> **Direction**:
Write out the whole listing again, exactly.

> **Provided data**:
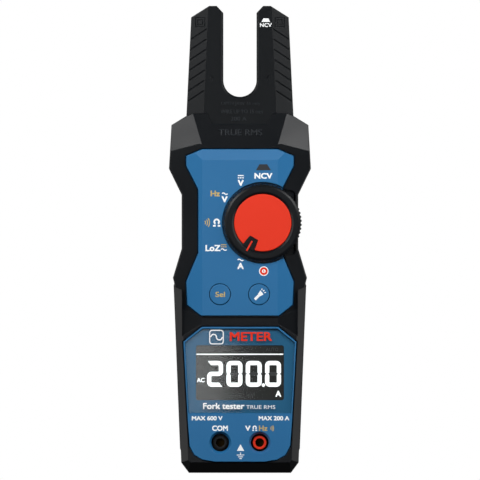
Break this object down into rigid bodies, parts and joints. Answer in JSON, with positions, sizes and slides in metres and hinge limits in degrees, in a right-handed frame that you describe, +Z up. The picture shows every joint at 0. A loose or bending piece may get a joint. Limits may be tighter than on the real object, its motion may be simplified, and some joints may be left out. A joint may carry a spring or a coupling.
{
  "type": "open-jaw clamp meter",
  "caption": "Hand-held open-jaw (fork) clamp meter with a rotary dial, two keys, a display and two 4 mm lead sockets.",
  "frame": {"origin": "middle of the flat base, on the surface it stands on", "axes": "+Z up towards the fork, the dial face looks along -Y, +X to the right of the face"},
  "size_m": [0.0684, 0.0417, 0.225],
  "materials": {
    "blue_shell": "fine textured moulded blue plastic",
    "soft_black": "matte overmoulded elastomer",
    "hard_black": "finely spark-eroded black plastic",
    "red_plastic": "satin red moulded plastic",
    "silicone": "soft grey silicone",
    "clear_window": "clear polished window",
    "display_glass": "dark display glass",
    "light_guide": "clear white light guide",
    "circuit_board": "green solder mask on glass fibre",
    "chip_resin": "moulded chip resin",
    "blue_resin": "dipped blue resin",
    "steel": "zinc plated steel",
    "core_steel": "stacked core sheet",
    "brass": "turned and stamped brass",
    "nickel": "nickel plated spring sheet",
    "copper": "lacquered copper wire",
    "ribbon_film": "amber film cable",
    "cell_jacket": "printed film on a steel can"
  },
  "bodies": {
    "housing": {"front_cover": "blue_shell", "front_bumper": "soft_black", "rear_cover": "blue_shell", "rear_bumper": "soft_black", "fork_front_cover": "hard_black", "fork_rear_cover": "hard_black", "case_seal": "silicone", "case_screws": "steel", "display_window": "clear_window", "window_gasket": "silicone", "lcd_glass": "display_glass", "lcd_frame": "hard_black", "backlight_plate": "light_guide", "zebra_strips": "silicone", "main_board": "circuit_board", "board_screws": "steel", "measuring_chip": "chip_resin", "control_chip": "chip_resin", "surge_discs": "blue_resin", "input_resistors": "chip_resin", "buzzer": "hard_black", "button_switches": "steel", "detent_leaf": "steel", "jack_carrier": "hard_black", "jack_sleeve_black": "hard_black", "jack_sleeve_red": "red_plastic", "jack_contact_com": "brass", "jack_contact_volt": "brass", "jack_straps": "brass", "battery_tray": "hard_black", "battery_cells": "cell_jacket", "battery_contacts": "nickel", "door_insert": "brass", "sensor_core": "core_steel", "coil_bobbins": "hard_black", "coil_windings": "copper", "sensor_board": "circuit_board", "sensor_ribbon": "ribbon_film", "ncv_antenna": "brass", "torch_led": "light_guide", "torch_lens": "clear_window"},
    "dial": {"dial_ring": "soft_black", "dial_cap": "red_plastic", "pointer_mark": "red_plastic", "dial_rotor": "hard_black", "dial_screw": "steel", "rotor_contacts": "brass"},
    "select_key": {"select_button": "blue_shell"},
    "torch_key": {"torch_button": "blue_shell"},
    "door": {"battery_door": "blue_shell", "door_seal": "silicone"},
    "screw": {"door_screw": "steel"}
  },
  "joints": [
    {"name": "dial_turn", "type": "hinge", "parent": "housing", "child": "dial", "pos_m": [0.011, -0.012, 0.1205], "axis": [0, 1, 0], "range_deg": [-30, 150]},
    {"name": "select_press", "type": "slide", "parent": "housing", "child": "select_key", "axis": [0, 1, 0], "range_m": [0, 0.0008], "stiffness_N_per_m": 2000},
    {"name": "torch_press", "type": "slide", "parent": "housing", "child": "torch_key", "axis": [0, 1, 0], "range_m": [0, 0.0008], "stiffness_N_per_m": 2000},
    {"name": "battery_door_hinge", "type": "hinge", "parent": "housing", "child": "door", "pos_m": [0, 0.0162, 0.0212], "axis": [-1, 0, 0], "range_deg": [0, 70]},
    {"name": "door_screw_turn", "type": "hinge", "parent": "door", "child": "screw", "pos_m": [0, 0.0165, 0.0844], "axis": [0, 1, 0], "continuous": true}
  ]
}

> **Expected answer**:
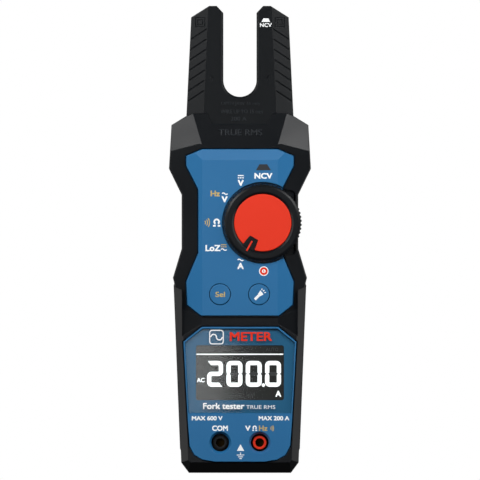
Break this object down into rigid bodies, parts and joints. Answer in JSON, with positions, sizes and slides in metres and hinge limits in degrees, in a right-handed frame that you describe, +Z up. The picture shows every joint at 0. A loose or bending piece may get a joint. Limits may be tighter than on the real object, its motion may be simplified, and some joints may be left out. A joint may carry a spring or a coupling.
{
  "type": "open-jaw clamp meter",
  "caption": "Hand-held open-jaw (fork) clamp meter with a rotary dial, two keys, a display and two 4 mm lead sockets.",
  "frame": {"origin": "middle of the flat base, on the surface it stands on", "axes": "+Z up towards the fork, the dial face looks along -Y, +X to the right of the face"},
  "size_m": [0.0684, 0.0417, 0.225],
  "materials": {
    "blue_shell": "fine textured moulded blue plastic",
    "soft_black": "matte overmoulded elastomer",
    "hard_black": "finely spark-eroded black plastic",
    "red_plastic": "satin red moulded plastic",
    "silicone": "soft grey silicone",
    "clear_window": "clear polished window",
    "display_glass": "dark display glass",
    "light_guide": "clear white light guide",
    "circuit_board": "green solder mask on glass fibre",
    "chip_resin": "moulded chip resin",
    "blue_resin": "dipped blue resin",
    "steel": "zinc plated steel",
    "core_steel": "stacked core sheet",
    "brass": "turned and stamped brass",
    "nickel": "nickel plated spring sheet",
    "copper": "lacquered copper wire",
    "ribbon_film": "amber film cable",
    "cell_jacket": "printed film on a steel can"
  },
  "bodies": {
    "housing": {"front_cover": "blue_shell", "front_bumper": "soft_black", "rear_cover": "blue_shell", "rear_bumper": "soft_black", "fork_front_cover": "hard_black", "fork_rear_cover": "hard_black", "case_seal": "silicone", "case_screws": "steel", "display_window": "clear_window", "window_gasket": "silicone", "lcd_glass": "display_glass", "lcd_frame": "hard_black", "backlight_plate": "light_guide", "zebra_strips": "silicone", "main_board": "circuit_board", "board_screws": "steel", "measuring_chip": "chip_resin", "control_chip": "chip_resin", "surge_discs": "blue_resin", "input_resistors": "chip_resin", "buzzer": "hard_black", "button_switches": "steel", "detent_leaf": "steel", "jack_carrier": "hard_black", "jack_sleeve_black": "hard_black", "jack_sleeve_red": "red_plastic", "jack_contact_com": "brass", "jack_contact_volt": "brass", "jack_straps": "brass", "battery_tray": "hard_black", "battery_cells": "cell_jacket", "battery_contacts": "nickel", "door_insert": "brass", "sensor_core": "core_steel", "coil_bobbins": "hard_black", "coil_windings": "copper", "sensor_board": "circuit_board", "sensor_ribbon": "ribbon_film", "ncv_antenna": "brass", "torch_led": "light_guide", "torch_lens": "clear_window"},
    "dial": {"dial_ring": "soft_black", "dial_cap": "red_plastic", "pointer_mark": "red_plastic", "dial_rotor": "hard_black", "dial_screw": "steel", "rotor_contacts": "brass"},
    "select_key": {"select_button": "blue_shell"},
    "torch_key": {"torch_button": "blue_shell"},
    "door": {"battery_door": "blue_shell", "door_seal": "silicone"},
    "screw": {"door_screw": "steel"}
  },
  "joints": [
    {"name": "dial_turn", "type": "hinge", "parent": "housing", "child": "dial", "pos_m": [0.011, -0.012, 0.1205], "axis": [0, 1, 0], "range_deg": [-30, 150]},
    {"name": "select_press", "type": "slide", "parent": "housing", "child": "select_key", "axis": [0, 1, 0], "range_m": [0, 0.0008], "stiffness_N_per_m": 2000},
    {"name": "torch_press", "type": "slide", "parent": "housing", "child": "torch_key", "axis": [0, 1, 0], "range_m": [0, 0.0008], "stiffness_N_per_m": 2000},
    {"name": "battery_door_hinge", "type": "hinge", "parent": "housing", "child": "door", "pos_m": [0, 0.0162, 0.0212], "axis": [-1, 0, 0], "range_deg": [0, 70]},
    {"name": "door_screw_turn", "type": "hinge", "parent": "door", "child": "screw", "pos_m": [0, 0.0165, 0.0844], "axis": [0, 1, 0], "continuous": true}
  ]
}